- _What you should do_: Each line below should be reproduced without any alteration.

──────── Provided records

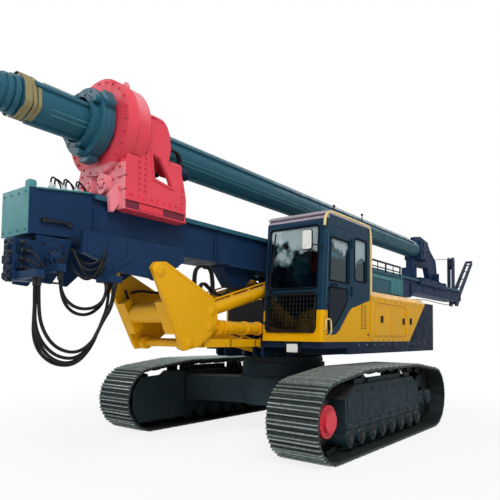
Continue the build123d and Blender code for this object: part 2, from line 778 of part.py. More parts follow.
with BuildPart() as mast_bracket:
    bracket_start = mast_pivot[0] - bracket_reach
    for sign in (1, -1):
        low, high = ordered(sign, bracket_inner, bracket_outer)
        plate([*shifted(mast_pivot, [(-bracket_reach - 250, 80), (-bracket_reach, 10),
                                     (10 - bracket_reach, -200),
                                     (55 - bracket_reach, -205), (200 - bracket_reach, -70), (-70, -95),
                                     (80, -90),
                                     (440, 145), (440, 260)]),
               (mast_pivot[0] + 440, mast_bottom + 60), (mast_pivot[0] - bracket_reach - 250, mast_bottom + 60)],
              low, high)
        block(ordered(sign, mast_half_width, bracket_inner), (bracket_start, mast_pivot[0] + 440),
              (mast_bottom - 20, mast_bottom + 60))
        cross_pin(mast_pivot, low, high, mast_pin_eye)
        cross_pin(mast_pivot, low, high, mast_pin + pin_play, mode=Mode.SUBTRACT)
    block((bracket_outer - 1, hose_block_outer), (bracket_start - 85, bracket_start + 85),
          (mast_pivot[1] - 210, mast_pivot[1] - 140))
    block((-bracket_inner, bracket_inner), (bracket_start, bracket_start + 300),
          (mast_bottom - 60, mast_bottom - seat_gap))
save(mast_bracket.part, "mast_bracket")

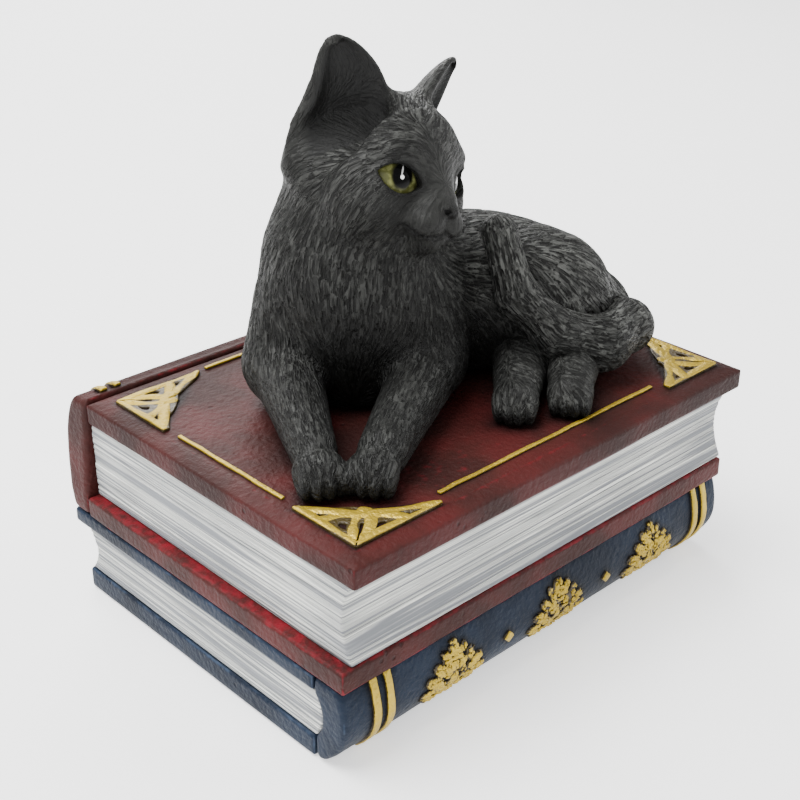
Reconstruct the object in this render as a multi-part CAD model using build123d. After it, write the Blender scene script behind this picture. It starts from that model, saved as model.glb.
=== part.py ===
"""Lidded keepsake box: a resting black cat on two stacked old books.

The lid is the cat with the upper book's top board and page block.  It lifts straight off the
base, which is the upper book's spine and lower board on the whole of the lower book.
Millimetres, +Z up, origin on the floor under the middle of the object, fore-edge side to -Y.
"""
from build123d import *
import os

os.makedirs("parts", exist_ok=True)

# ------------------------------------------------------------------ driving dimensions
book_length = 140.0  # along the spines
board_depth = 103.3  # upper book's top board, fore-edge to spine joint
spine_bulge = 9.6  # how far the upper book's rounded back stands out past the joint
base_shift_x = 2.5  # the base stands out this far to the left of the lid
base_shift_y = 1.5  # and its front lies this far behind the lid's

lower_board = 6.5  # thicknesses, from the floor up
lower_pages = 12.9
middle_board = 4.3  # lower book's upper board
seat_board = 5.9  # upper book's lower board, which the lid sits on
upper_pages = 21.1
top_board = 6.4

board_edge_round = 0.7
top_pages_inset = 0.8  # pages behind the boards' ends, head and tail
right_pages_inset = 2.3  # the lid's pages at the right-hand end
fore_edge_inset = 2.2  # pages behind the boards' front edge
fore_edge_hollow = 3.0  # depth of the fore-edges' hollow curve
lower_fore_edge_inset = 5.0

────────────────

- _Finished answer_:
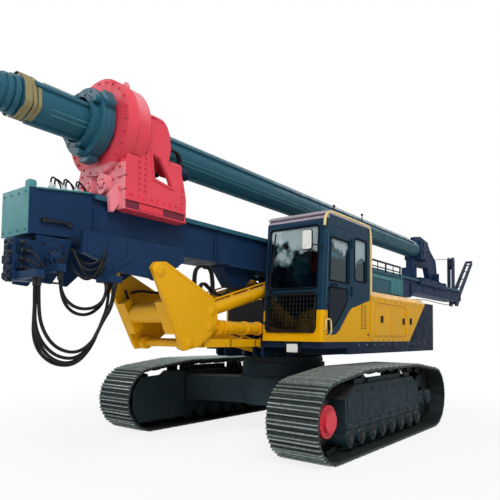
Continue the build123d and Blender code for this object: part 2, from line 778 of part.py. More parts follow.
with BuildPart() as mast_bracket:
    bracket_start = mast_pivot[0] - bracket_reach
    for sign in (1, -1):
        low, high = ordered(sign, bracket_inner, bracket_outer)
        plate([*shifted(mast_pivot, [(-bracket_reach - 250, 80), (-bracket_reach, 10),
                                     (10 - bracket_reach, -200),
                                     (55 - bracket_reach, -205), (200 - bracket_reach, -70), (-70, -95),
                                     (80, -90),
                                     (440, 145), (440, 260)]),
               (mast_pivot[0] + 440, mast_bottom + 60), (mast_pivot[0] - bracket_reach - 250, mast_bottom + 60)],
              low, high)
        block(ordered(sign, mast_half_width, bracket_inner), (bracket_start, mast_pivot[0] + 440),
              (mast_bottom - 20, mast_bottom + 60))
        cross_pin(mast_pivot, low, high, mast_pin_eye)
        cross_pin(mast_pivot, low, high, mast_pin + pin_play, mode=Mode.SUBTRACT)
    block((bracket_outer - 1, hose_block_outer), (bracket_start - 85, bracket_start + 85),
          (mast_pivot[1] - 210, mast_pivot[1] - 140))
    block((-bracket_inner, bracket_inner), (bracket_start, bracket_start + 300),
          (mast_bottom - 60, mast_bottom - seat_gap))
save(mast_bracket.part, "mast_bracket")

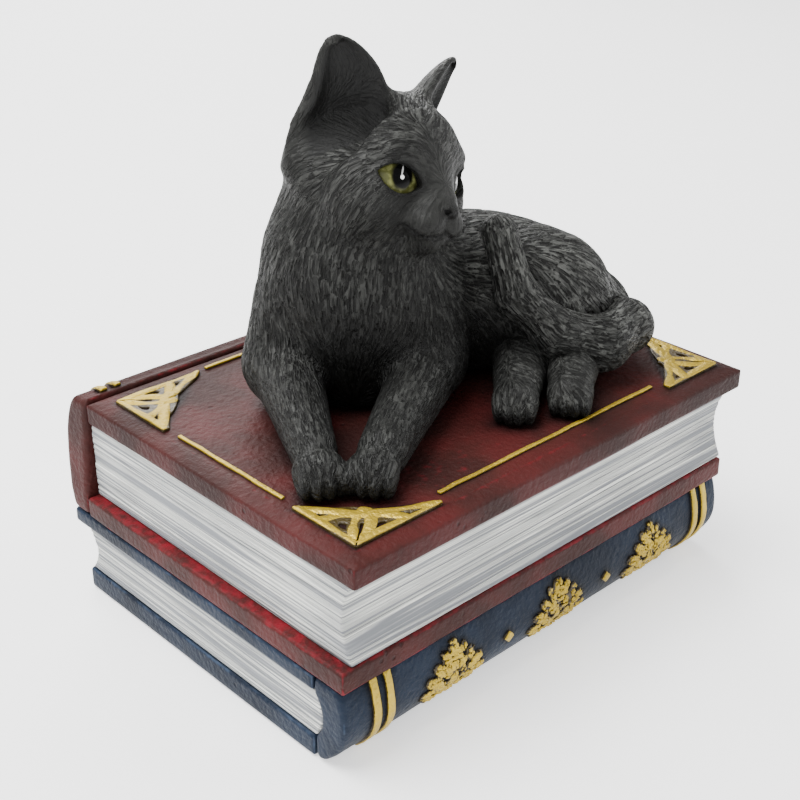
Reconstruct the object in this render as a multi-part CAD model using build123d. After it, write the Blender scene script behind this picture. It starts from that model, saved as model.glb.
=== part.py ===
"""Lidded keepsake box: a resting black cat on two stacked old books.

The lid is the cat with the upper book's top board and page block.  It lifts straight off the
base, which is the upper book's spine and lower board on the whole of the lower book.
Millimetres, +Z up, origin on the floor under the middle of the object, fore-edge side to -Y.
"""
from build123d import *
import os

os.makedirs("parts", exist_ok=True)

# ------------------------------------------------------------------ driving dimensions
book_length = 140.0  # along the spines
board_depth = 103.3  # upper book's top board, fore-edge to spine joint
spine_bulge = 9.6  # how far the upper book's rounded back stands out past the joint
base_shift_x = 2.5  # the base stands out this far to the left of the lid
base_shift_y = 1.5  # and its front lies this far behind the lid's

lower_board = 6.5  # thicknesses, from the floor up
lower_pages = 12.9
middle_board = 4.3  # lower book's upper board
seat_board = 5.9  # upper book's lower board, which the lid sits on
upper_pages = 21.1
top_board = 6.4

board_edge_round = 0.7
top_pages_inset = 0.8  # pages behind the boards' ends, head and tail
right_pages_inset = 2.3  # the lid's pages at the right-hand end
fore_edge_inset = 2.2  # pages behind the boards' front edge
fore_edge_hollow = 3.0  # depth of the fore-edges' hollow curve
lower_fore_edge_inset = 5.0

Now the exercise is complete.